Products at Work

July 01, 2006 |

Mesh System Enhances Chicago Retailer's Image and Branding

Seeking to lend corporate branding to the design of its new downtown Chicago store, Urban Outfitters was a little more hard pressed than most retailers. That's because each of its national stores is designed to match the earthy, rustic style of its clothing and merchandise.

The choice of a Cambridge Architectural Corporate Branding mesh system as a backdrop for storefront signage helped to resolve the image problem. Woven metal fabric was wrapped around Tableau attachment hardware to create 24 panels, each about 5×10.5 feet, to support the store's sign.

"Today, mesh systems appear much more frequently on retail and other commercial buildings because of the new and unique aesthetics they provide," said Cambridge Architectural's Kevin Mayer. "This allows architects to experiment with these systems to create interesting building facades at an affordable price."

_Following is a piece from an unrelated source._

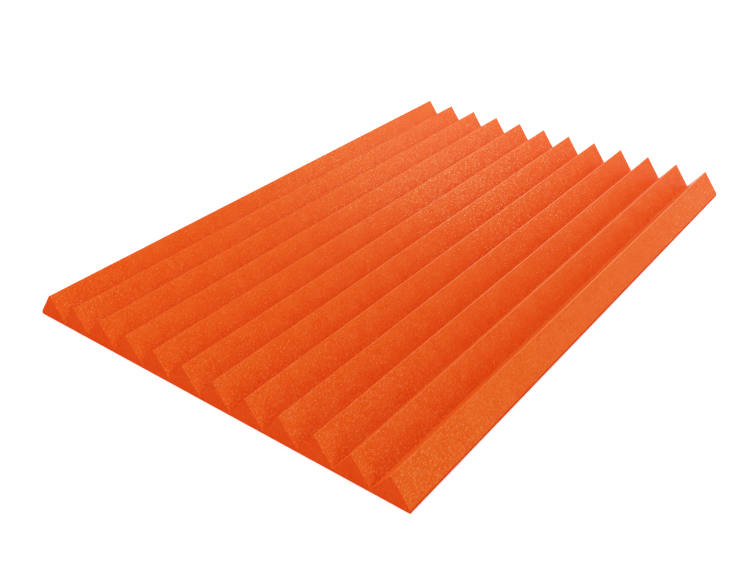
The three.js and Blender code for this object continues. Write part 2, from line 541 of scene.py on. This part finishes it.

The mesh system provides a fitting architectural accent to the historical building on State Street where Urban Outfitters decided to open shop.

Cambridge Architectural

Input No. 201 at

Hurricanes Won't Take Down this Wall

The Building Team for the new American Bank Center Arena in Corpus Christi, Texas, wanted a distinctive look with a lot of glass. But because the site is located on the Gulf Coast, the structure had to be designed to resist the potential impact from hurricane-force winds. The team chose a modified version of the CW-250 StormMax hurricane-resistant curtain wall for the project. The arena is home to the city's minor league hockey team and can be reconfigured for various activities, including concerts. Vistawall used its hurricane-resistant 2.5×7.25-inch system for insulating glass, which was tested to meet the stringent requirements of Miami/Dade County Protocols and Southern Building Code Congress International.

Vistawall Architectural Products

Input No. 202 at

Solar Modules Keep Library Green

Seattle's Ballard Library combines some of the latest ideas in green technology with quality architecture and design, earning the project the Institute Honor Award for Architecture and recognition by the American Institute of Architects as one of the Top Ten Green Projects of 2006. A combination of 38 Schott ASI Thru building-integrated photovoltaic panels and 17 Schott ASE 300 crystalline solar modules generate clean electricity for the library. The ASE 300 solar modules are installed on the building's sod roof, and the ASI Thru panels are integrated into a curved wall of glass in the southwestern corner of the library, addressing solar gain issues by providing shade in that area of the library. The transparency of the panels also allows patrons to view the neighborhood's busy Market Street.


Input No. 204 at

Smile! Your Bank is on Candid Camera

Amy Hellmund, architect for The Christiansen Corp., Boise, Idaho, used an iBEAM system to check on the progress of the 11-story Banner Bank building from her office. The system uses a combination of a wireless camera, receiving antenna, and viewing software to allow architects, builders, and clients to monitor construction projects live on a computer screen. Unlike a Web cam mounted in a stationary position, iBEAM's portable camera and transmitter can follow an individual on the job site through the project to point out specific areas of concern.

The system automatically records images in a documented archive for future reference and provides a time-lapse video showing every phase of construction at the completion of the project.

For Hellmund, it eliminated drive times between sites. The building is slated to become one of only 10 commercial buildings to receive a LEED Platinum certification from the U.S. Green Building Council.